If children take less time to complete requests you will not be hitting that thereshold or even better, your web server doesn’t have to deal with many of those requests.

You can try to:

  • Use better code if possible
  • Use cache: to avoid having to use the database and to execute php code
  • Use a modern php version
  • Optimize the database: usually the bottleneck
  • Get more CPUs
  • Get more RAM space: maybe you can’t have more children because you run out of memory
  • Use a CDN
1 Like

yes, unrelated to the ping/possible network issues you saw, it could totally be the case, that you run into php related limits, if you have quite some traffic hitting your site.

that it is only one page affected also kinda confirms that. of course you can raise the limits a bit, as long your ressources on the VM allow for that. however, you more likely want to find which requests are coming in, that require long running php. maybe these php request get even stuck or block each other if somehow the connection is kept alive too long etc.

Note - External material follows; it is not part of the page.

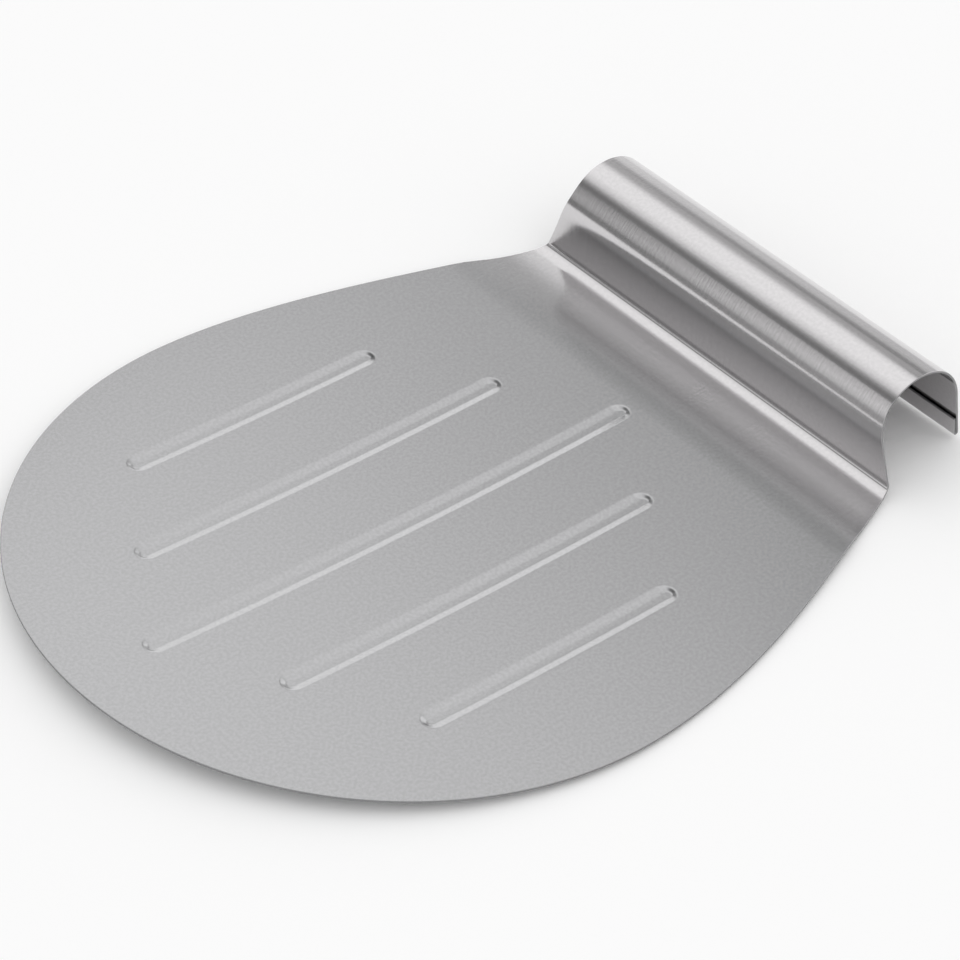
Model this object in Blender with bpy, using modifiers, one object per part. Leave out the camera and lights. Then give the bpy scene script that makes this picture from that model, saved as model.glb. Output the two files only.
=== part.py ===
"""Cake lifter, folded from one sheet of brushed stainless steel.

Metres, +Z up, +Y from the front tip of the blade to the handle, +X to the right.

The sheet is laid out flat as a blank: a round blade whose sides draw in to the
straight tab of the handle. Grooves are pressed down into the blade, which bow it
faintly along its length. The tab is then rolled: a level foot, a tight crease, a
riser, a finger curl that comes back down, and a flat hem folded back inside it.

"run" is the distance along the sheet from the foot line, where the bow of the blade
ends. It is negative on the blade and positive on the handle.
"""

import math

import bmesh
import bpy
from mathutils import Vector

# Sheet
SHEET_THICKNESS = 0.0008

# Blade, seen from above
BLADE_WIDTH = 0.260
BLADE_LENGTH = 0.245          # front tip to the foot line
WIDEST_FROM_FOOT = 0.118      # where the blade is widest
HANDLE_WIDTH = 0.162
SIDES_STRAIGHT_FROM = 0.054   # run where the sides of the handle become parallel

# Fullness of the outline: how far each curve keeps its end's direction
TIP_REACH_SHARE = 0.571       # of the blade's half width
CHEEK_REACH_SHARE = 0.531     # of the length from the tip to the widest place
TAPER_REACH_SHARE = 0.407     # of the length of the tapering side, from the widest place
TAB_REACH_SHARE = 0.143       # of the same length, from the straight side

# Pressed grooves
GROOVE_WIDTH = 0.0096
GROOVE_FLOOR_WIDTH = 0.003
GROOVE_DEPTH = 0.0009
GROOVE_PITCH = 0.0402
CENTRE_GROOVE_LENGTH = 0.203
CENTRE_GROOVE_FROM_FOOT = 0.0135
GROOVE_END_STEP = 0.0246      # how much each end draws back from one groove to the next
GROOVES_EACH_SIDE = 2

# Faint bow of the blade, hollow side up
BOW_RADIUS = 2.08
BOW_LEVEL_FROM_FOOT = 0.072   # the level place, under the lifter's centre of gravity

# Bends of the rolled tab, in the order they follow from the foot line
FOOT_LENGTH = 0.0175          # comes level here before it turns up
FILLET_RADIUS = 0.040
FILLET_ANGLE = math.radians(8.6)
CREASE_RADIUS = 0.0019
CREASE_ANGLE = math.radians(77.6)
RISER_LENGTH = 0.0141
CURL_RADIUS = 0.0188
CURL_ANGLE = math.radians(168.8)
FLAP_LENGTH = 0.0179

# Hem, folded flat against the inside of the curl
HEM_DEPTH = 0.0077            # bottom of the fold to the cut edge
HEM_GAP = 0.0004              # between the hem and the wall

# Fineness of the facets
FRONT_STEPS = 20
SIDE_STEPS = 12
GROOVE_END_STEPS = 10
GROOVE_WALL_STEPS = 4
FACET_ANGLE = math.radians(7.5)
LONGEST_FACET = 0.006
BOW_FACET_LENGTH = 0.020
MERGE_DISTANCE = 0.00001
CUT_SNAP = 0.0001             # a corner this close to a cut across lies on it
HALVINGS = 20                 # of the search for the outline's width at a run
SMOOTH_UP_TO = math.radians(30)

STEEL_COLOUR = (0.47, 0.47, 0.48, 1.0)
STEEL_ROUGHNESS = 0.32


def clear_scene():
    for leftover in list(bpy.data.objects):
        bpy.data.objects.remove(leftover, do_unlink=True)


def brushed_steel():
    material = bpy.data.materials.new("brushed_stainless_steel")
    material.use_nodes = True
    shader = material.node_tree.nodes["Principled BSDF"]
    shader.inputs["Base Color"].default_value = STEEL_COLOUR
    shader.inputs["Metallic"].default_value = 1.0
    shader.inputs["Roughness"].default_value = STEEL_ROUGHNESS
    return material


def cubic(ends_and_handles, share):
    """A value on a cubic curve: start, its handle, the end's handle, end."""
    start, start_handle, end_handle, end = ends_and_handles
    rest = 1 - share
    bend = 3 * rest * share * (rest * start_handle + share * end_handle)
    return rest**3 * start + bend + share**3 * end


def front_edge():
    """Right half of the blade's front, from the tip to the widest place."""
    half = BLADE_WIDTH / 2
    cheek = (BLADE_LENGTH - WIDEST_FROM_FOOT) * CHEEK_REACH_SHARE
    across = (0, half * TIP_REACH_SHARE, half, half)
    along = (-BLADE_LENGTH, -BLADE_LENGTH, -WIDEST_FROM_FOOT - cheek, -WIDEST_FROM_FOOT)
    shares = [step / FRONT_STEPS for step in range(FRONT_STEPS + 1)]
    return [(cubic(across, share), cubic(along, share)) for share in shares]


def half_width(run):
    """Half the sheet's width on the tapering side and on the handle."""
    if run >= SIDES_STRAIGHT_FROM:
        return HANDLE_WIDTH / 2
    taper = WIDEST_FROM_FOOT + SIDES_STRAIGHT_FROM
    along = (
        -WIDEST_FROM_FOOT,
        -WIDEST_FROM_FOOT + taper * TAPER_REACH_SHARE,
        SIDES_STRAIGHT_FROM - taper * TAB_REACH_SHARE,
        SIDES_STRAIGHT_FROM,
    )
    low, high = 0, 1
    for _ in range(HALVINGS):
        middle = (low + high) / 2
        if cubic(along, middle) < run:
            low = middle
        else:
            high = middle
    across = (BLADE_WIDTH / 2, BLADE_WIDTH / 2, HANDLE_WIDTH / 2, HANDLE_WIDTH / 2)
    return cubic(across, high)


def blade_outline():
    """Blade outline of the right half, carried just past the middle for the mirror."""
    past_middle = -GROOVE_WIDTH
    points = [(past_middle, -BLADE_LENGTH)]
    points += front_edge()
    for step in range(1, SIDE_STEPS + 1):
        run = -WIDEST_FROM_FOOT * (1 - step / SIDE_STEPS)
        points.append((half_width(run), run))
    points.append((past_middle, 0))
    return points


def groove_rim(number):
    """Rounded slot of one groove, counted from the middle groove outwards."""
    radius = GROOVE_WIDTH / 2
    back = -CENTRE_GROOVE_FROM_FOOT - number * GROOVE_END_STEP
    front = back - CENTRE_GROOVE_LENGTH + 2 * number * GROOVE_END_STEP
    points = []
    for centre_y, first_turn in ((back - radius, 0), (front + radius, math.pi)):
        for step in range(GROOVE_END_STEPS + 1):
            turn = first_turn + math.pi * step / GROOVE_END_STEPS
            across = number * GROOVE_PITCH + radius * math.cos(turn)
            points.append((across, centre_y + radius * math.sin(turn)))
    return points


def draw_loop(mesh, points):
    """Closed chain of edges through the points, flat at zero height."""
    corners = [mesh.verts.new((across, along, 0)) for across, along in points]
    return [mesh.edges.new((a, b)) for a, b in zip(corners, corners[1:] + corners[:1])]


def press_groove(mesh, rim):
    """Sink the slot inside the rim in rings, with walls that start and end level."""
    floor = bmesh.ops.contextual_create(mesh, geom=rim)["faces"]
    if floor[0].normal.z < 0:
        bmesh.ops.reverse_faces(mesh, faces=floor)
    wall = (GROOVE_WIDTH - GROOVE_FLOOR_WIDTH) / 2
    sunk = 0
    for step in range(1, GROOVE_WALL_STEPS + 1):
        depth = GROOVE_DEPTH * (1 - math.cos(math.pi * step / GROOVE_WALL_STEPS)) / 2
        bmesh.ops.inset_individual(
            mesh,
            faces=floor,
            thickness=wall / GROOVE_WALL_STEPS,
            depth=sunk - depth,
            use_even_offset=True,
        )
        sunk = depth


def bow_height(run):
    return (run + BOW_LEVEL_FROM_FOOT) ** 2 / (2 * BOW_RADIUS)


def foot_slope():
    """Slope that the bow gives the sheet at the foot line."""
    return math.atan(BOW_LEVEL_FROM_FOOT / BOW_RADIUS)


def bow_blade(mesh):
    """Cut the blade across into strips, one of them level, and bow it along them."""
    cuts = math.ceil(BLADE_LENGTH / BOW_FACET_LENGTH)
    for number in range(-cuts, cuts):
        run = -BOW_LEVEL_FROM_FOOT + (number + 0.5) * BOW_FACET_LENGTH
        if -BLADE_LENGTH < run < 0:
            bmesh.ops.bisect_plane(
                mesh,
                geom=mesh.verts[:] + mesh.edges[:] + mesh.faces[:],
                dist=CUT_SNAP,
                plane_co=(0, run, 0),
                plane_no=(0, 1, 0),
            )
    for corner in mesh.verts:
        corner.co.z += bow_height(corner.co.y)


def bends():
    """Length and signed angle of each bend; a positive angle turns the sheet up."""
    fold_radius = (SHEET_THICKNESS + HEM_GAP) / 2
    hem_length = HEM_DEPTH - fold_radius - SHEET_THICKNESS / 2
    return [
        (FOOT_LENGTH, -foot_slope()),
        (FILLET_RADIUS * FILLET_ANGLE, FILLET_ANGLE),
        (CREASE_RADIUS * CREASE_ANGLE, CREASE_ANGLE),
        (RISER_LENGTH, 0),
        (CURL_RADIUS * CURL_ANGLE, -CURL_ANGLE),
        (FLAP_LENGTH, 0),
        (fold_radius * math.pi, -math.pi),
        (hem_length, 0),
    ]


def rolled_rows():
    """Run, Y and Z of each row of the rolled tab, after the foot line."""
    run, along, height, heading = 0, 0, bow_height(0), foot_slope()
    rows = []
    for length, angle in bends():
        facets = math.ceil(max(abs(angle) / FACET_ANGLE, length / LONGEST_FACET))
        turn = angle / facets
        arc = length / facets
        chord = arc * math.sin(turn / 2) / (turn / 2) if turn else arc
        for _ in range(facets):
            along += chord * math.cos(heading + turn / 2)
            height += chord * math.sin(heading + turn / 2)
            heading += turn
            run += arc
            rows.append((run, along, height))
    return rows


def roll_tab(mesh, foot):
    """Draw the tab out of the foot edge, row by row."""
    edge = foot
    for run, along, height in rolled_rows():
        drawn = bmesh.ops.extrude_edge_only(mesh, edges=[edge])["geom"]
        edge = next(part for part in drawn if isinstance(part, bmesh.types.BMEdge))
        outer = max(edge.verts, key=lambda corner: corner.co.x)
        inner = edge.other_vert(outer)
        outer.co = (half_width(run), along, height)
        inner.co = (inner.co.x, along, height)


def sheet_mesh():
    """Middle surface of the right half of the sheet."""
    mesh = bmesh.new()
    outline = draw_loop(mesh, blade_outline())
    foot = next(edge for edge in outline if all(corner.co.y == 0 for corner in edge.verts))
    rims = [draw_loop(mesh, groove_rim(number)) for number in range(GROOVES_EACH_SIDE + 1)]
    flat_edges = outline + [edge for rim in rims for edge in rim]
    bmesh.ops.triangle_fill(mesh, edges=flat_edges, use_beauty=True, normal=(0, 0, 1))
    for rim in rims:
        press_groove(mesh, rim)
    bow_blade(mesh)
    roll_tab(mesh, foot)
    bmesh.ops.recalc_face_normals(mesh, faces=mesh.faces)
    data = bpy.data.meshes.new("lifter_sheet")
    mesh.to_mesh(data)
    mesh.free()
    return data


def mirror_halves(sheet):
    mirror = sheet.modifiers.new("both_halves", "MIRROR")
    mirror.use_axis = (True, False, False)
    mirror.use_bisect_axis = (True, False, False)
    mirror.bisect_threshold = MERGE_DISTANCE
    mirror.merge_threshold = MERGE_DISTANCE


def give_thickness(sheet):
    solidify = sheet.modifiers.new("sheet_thickness", "SOLIDIFY")
    solidify.thickness = SHEET_THICKNESS
    solidify.offset = 0
    solidify.use_even_offset = True
    solidify.use_quality_normals = True


def stand_on_origin(sheet):
    """Put the middle of the footprint on the origin and the lowest face at zero."""
    evaluated = sheet.evaluated_get(bpy.context.evaluated_depsgraph_get())
    corners = [Vector(corner) for corner in evaluated.bound_box]
    low = Vector(min(corner[axis] for corner in corners) for axis in range(3))
    high = Vector(max(corner[axis] for corner in corners) for axis in range(3))
    middle = (low + high) / 2
    sheet.location = (-middle.x, -middle.y, -low.z)


def make_lifter():
    collection = bpy.data.collections.new("cake_lifter")
    bpy.context.scene.collection.children.link(collection)
    sheet = bpy.data.objects.new("lifter_sheet", sheet_mesh())
    collection.objects.link(sheet)
    mirror_halves(sheet)
    give_thickness(sheet)
    sheet.data.shade_smooth()
    sheet.data.set_sharp_from_angle(angle=SMOOTH_UP_TO)
    sheet.data.materials.append(brushed_steel())
    stand_on_origin(sheet)


clear_scene()
make_lifter()
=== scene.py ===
# %% [markdown]
# # A cake lifter in brushed stainless steel
#
# A cake lifter is one sheet of thin steel: a wide round blade that slides under a
# cake, and a handle rolled out of the same sheet. This lesson lays the sheet out
# flat as a fine mesh, presses and bends it as the press and the folding machine do,
# and then gives it the brushed finish, the studio and the camera.
#
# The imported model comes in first. It says how large the lifter is and where it stands,
# so every length below is in metres in that same frame.

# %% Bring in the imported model
import math

import bpy
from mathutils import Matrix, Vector
from mathutils.geometry import delaunay_2d_cdt


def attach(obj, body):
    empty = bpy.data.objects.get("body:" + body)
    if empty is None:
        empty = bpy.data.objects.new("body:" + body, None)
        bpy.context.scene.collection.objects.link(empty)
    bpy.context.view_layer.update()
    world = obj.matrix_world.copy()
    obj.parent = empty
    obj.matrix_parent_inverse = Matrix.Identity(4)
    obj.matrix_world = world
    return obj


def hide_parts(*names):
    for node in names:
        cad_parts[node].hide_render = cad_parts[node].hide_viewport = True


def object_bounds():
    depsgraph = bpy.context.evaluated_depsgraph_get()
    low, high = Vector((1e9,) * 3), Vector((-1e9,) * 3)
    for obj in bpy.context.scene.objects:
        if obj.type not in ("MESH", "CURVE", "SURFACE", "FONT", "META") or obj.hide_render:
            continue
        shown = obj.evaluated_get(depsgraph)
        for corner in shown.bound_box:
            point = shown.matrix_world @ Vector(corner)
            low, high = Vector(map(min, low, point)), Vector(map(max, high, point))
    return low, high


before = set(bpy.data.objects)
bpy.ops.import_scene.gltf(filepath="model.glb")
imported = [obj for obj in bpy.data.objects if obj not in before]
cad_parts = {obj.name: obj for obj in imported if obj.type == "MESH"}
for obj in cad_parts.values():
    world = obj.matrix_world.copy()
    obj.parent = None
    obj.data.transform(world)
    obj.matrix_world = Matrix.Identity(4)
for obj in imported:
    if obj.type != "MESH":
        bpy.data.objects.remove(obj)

packed_low, packed_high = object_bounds()
print("the packed lifter measures", [round(b - a, 4) for a, b in zip(packed_low, packed_high)])

# %% [markdown]
# ## The sheet's sizes
#
# These are the sizes of the real sheet. "run" is the distance along it from the foot
# line, where the blade ends and the handle begins: negative on the blade, positive
# on the handle. Working along the sheet makes both the blade and the rolled handle
# easy to describe, because a bend never changes a length along the sheet.

# %% Sizes of the sheet
SHEET_THICKNESS = 0.0008
BLADE_WIDTH = 0.260
BLADE_LENGTH = 0.245          # front tip to the foot line
WIDEST_FROM_FOOT = 0.118
HANDLE_WIDTH = 0.162
SIDES_STRAIGHT_FROM = 0.054   # run where the sides of the handle become parallel
TIP_REACH_SHARE = 0.571       # fullness of the outline's curves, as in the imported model
CHEEK_REACH_SHARE = 0.531
TAPER_REACH_SHARE = 0.407
TAB_REACH_SHARE = 0.143
print("the blade is", BLADE_WIDTH, "m wide and", BLADE_LENGTH, "m long")

# %% [markdown]
# ## The camera
#
# The camera stands high at the lifter's front right corner, and looks down at it
# through a long lens. A long lens keeps the far side of the blade nearly as large as
# the near side. It is placed first, so that every later step can be seen from there.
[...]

for starters check the apache/nginx log for that domain for the occurence of larger amounts of POST requests, as that is a behaviour you might see quite often from bots and that also can lead to a higher php process count.
if you are lucky you can even narrow it down to a few single IPs causing the trouble and block them directly (or the /24 of their origin)

2 Likes

Thank you @jlguerrero!

It sounds like I’m on the right path, as I have been addressing the performance stuff based on your bullet point list below. I’m guessing it was stressing the server in the CPU/Memory department during brief moments. And it was also only when I was logged in, as I have caching disabled for logged in users. So it’s starting to make more sense.

Thank you for your detailed list, that helped to clear up a few things for me. Much appreciated!

Thank you @falzo. I will also investigate this as well. Greatly appreciate the insight and support!